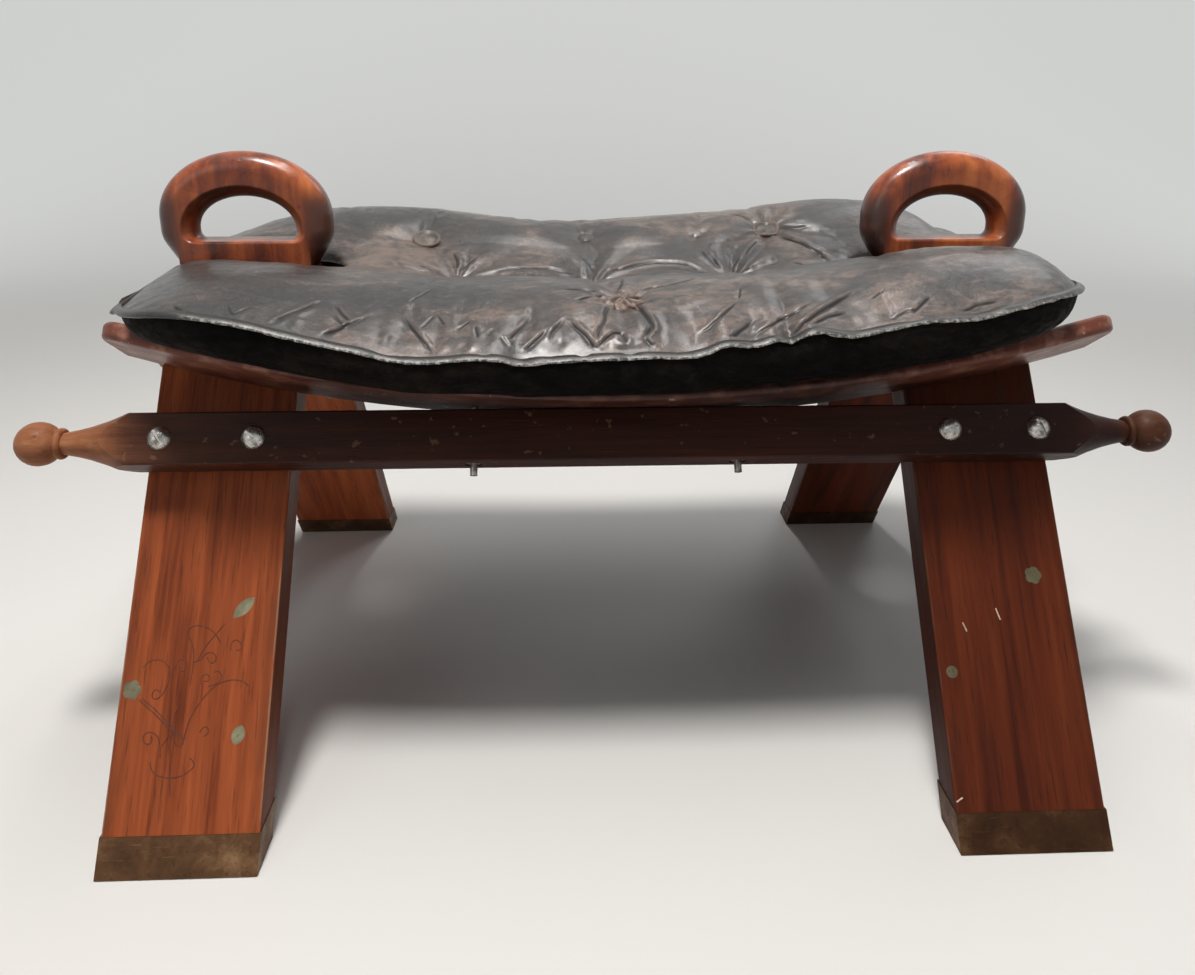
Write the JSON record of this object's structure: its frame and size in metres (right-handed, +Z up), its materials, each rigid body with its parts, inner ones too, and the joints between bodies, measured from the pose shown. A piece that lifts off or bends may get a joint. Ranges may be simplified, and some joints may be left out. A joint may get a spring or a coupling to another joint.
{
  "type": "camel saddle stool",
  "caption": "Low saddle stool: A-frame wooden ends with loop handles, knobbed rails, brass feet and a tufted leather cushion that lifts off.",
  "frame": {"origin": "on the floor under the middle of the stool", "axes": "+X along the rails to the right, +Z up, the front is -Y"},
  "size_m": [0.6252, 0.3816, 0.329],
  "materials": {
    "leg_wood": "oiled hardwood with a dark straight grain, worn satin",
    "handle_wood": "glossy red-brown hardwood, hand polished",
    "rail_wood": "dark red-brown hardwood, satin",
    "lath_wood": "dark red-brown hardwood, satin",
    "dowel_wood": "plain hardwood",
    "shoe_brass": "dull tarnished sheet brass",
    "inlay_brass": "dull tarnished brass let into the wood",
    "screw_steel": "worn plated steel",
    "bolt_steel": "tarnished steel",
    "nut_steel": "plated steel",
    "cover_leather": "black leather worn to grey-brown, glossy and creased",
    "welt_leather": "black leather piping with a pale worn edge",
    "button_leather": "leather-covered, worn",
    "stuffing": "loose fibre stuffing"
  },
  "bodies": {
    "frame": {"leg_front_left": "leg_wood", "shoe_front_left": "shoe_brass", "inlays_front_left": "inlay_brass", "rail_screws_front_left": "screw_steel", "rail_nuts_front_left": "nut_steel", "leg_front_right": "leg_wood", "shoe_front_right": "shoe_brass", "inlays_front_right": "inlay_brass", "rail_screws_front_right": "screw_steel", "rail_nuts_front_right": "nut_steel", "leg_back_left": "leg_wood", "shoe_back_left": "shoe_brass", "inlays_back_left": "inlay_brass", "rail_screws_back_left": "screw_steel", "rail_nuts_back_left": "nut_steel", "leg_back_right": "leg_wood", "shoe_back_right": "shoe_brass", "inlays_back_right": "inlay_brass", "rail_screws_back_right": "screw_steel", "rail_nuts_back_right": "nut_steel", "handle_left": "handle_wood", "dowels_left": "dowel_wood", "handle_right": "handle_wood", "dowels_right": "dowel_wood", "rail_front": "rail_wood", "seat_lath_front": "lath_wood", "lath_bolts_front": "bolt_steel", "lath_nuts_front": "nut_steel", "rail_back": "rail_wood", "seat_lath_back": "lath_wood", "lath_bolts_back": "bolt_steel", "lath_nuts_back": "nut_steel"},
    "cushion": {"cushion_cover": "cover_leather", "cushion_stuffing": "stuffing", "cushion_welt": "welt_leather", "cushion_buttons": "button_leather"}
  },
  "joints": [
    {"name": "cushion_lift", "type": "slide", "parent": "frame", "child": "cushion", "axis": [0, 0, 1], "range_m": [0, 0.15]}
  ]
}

+===+

▸ **Directive**
Your task is to repeat every line exactly.

▸ **The reply**
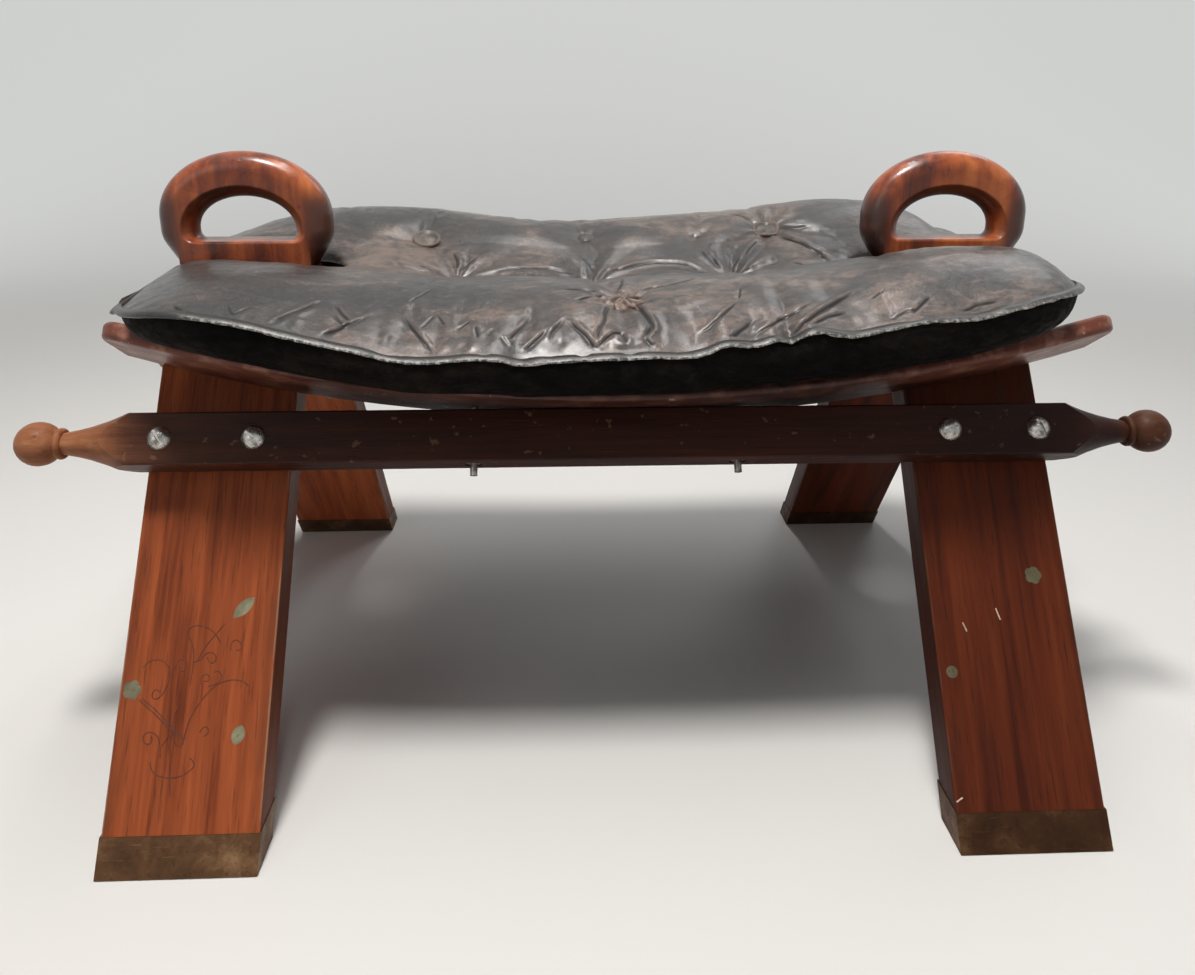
Write the JSON record of this object's structure: its frame and size in metres (right-handed, +Z up), its materials, each rigid body with its parts, inner ones too, and the joints between bodies, measured from the pose shown. A piece that lifts off or bends may get a joint. Ranges may be simplified, and some joints may be left out. A joint may get a spring or a coupling to another joint.
{
  "type": "camel saddle stool",
  "caption": "Low saddle stool: A-frame wooden ends with loop handles, knobbed rails, brass feet and a tufted leather cushion that lifts off.",
  "frame": {"origin": "on the floor under the middle of the stool", "axes": "+X along the rails to the right, +Z up, the front is -Y"},
  "size_m": [0.6252, 0.3816, 0.329],
  "materials": {
    "leg_wood": "oiled hardwood with a dark straight grain, worn satin",
    "handle_wood": "glossy red-brown hardwood, hand polished",
    "rail_wood": "dark red-brown hardwood, satin",
    "lath_wood": "dark red-brown hardwood, satin",
    "dowel_wood": "plain hardwood",
    "shoe_brass": "dull tarnished sheet brass",
    "inlay_brass": "dull tarnished brass let into the wood",
    "screw_steel": "worn plated steel",
    "bolt_steel": "tarnished steel",
    "nut_steel": "plated steel",
    "cover_leather": "black leather worn to grey-brown, glossy and creased",
    "welt_leather": "black leather piping with a pale worn edge",
    "button_leather": "leather-covered, worn",
    "stuffing": "loose fibre stuffing"
  },
  "bodies": {
    "frame": {"leg_front_left": "leg_wood", "shoe_front_left": "shoe_brass", "inlays_front_left": "inlay_brass", "rail_screws_front_left": "screw_steel", "rail_nuts_front_left": "nut_steel", "leg_front_right": "leg_wood", "shoe_front_right": "shoe_brass", "inlays_front_right": "inlay_brass", "rail_screws_front_right": "screw_steel", "rail_nuts_front_right": "nut_steel", "leg_back_left": "leg_wood", "shoe_back_left": "shoe_brass", "inlays_back_left": "inlay_brass", "rail_screws_back_left": "screw_steel", "rail_nuts_back_left": "nut_steel", "leg_back_right": "leg_wood", "shoe_back_right": "shoe_brass", "inlays_back_right": "inlay_brass", "rail_screws_back_right": "screw_steel", "rail_nuts_back_right": "nut_steel", "handle_left": "handle_wood", "dowels_left": "dowel_wood", "handle_right": "handle_wood", "dowels_right": "dowel_wood", "rail_front": "rail_wood", "seat_lath_front": "lath_wood", "lath_bolts_front": "bolt_steel", "lath_nuts_front": "nut_steel", "rail_back": "rail_wood", "seat_lath_back": "lath_wood", "lath_bolts_back": "bolt_steel", "lath_nuts_back": "nut_steel"},
    "cushion": {"cushion_cover": "cover_leather", "cushion_stuffing": "stuffing", "cushion_welt": "welt_leather", "cushion_buttons": "button_leather"}
  },
  "joints": [
    {"name": "cushion_lift", "type": "slide", "parent": "frame", "child": "cushion", "axis": [0, 0, 1], "range_m": [0, 0.15]}
  ]
}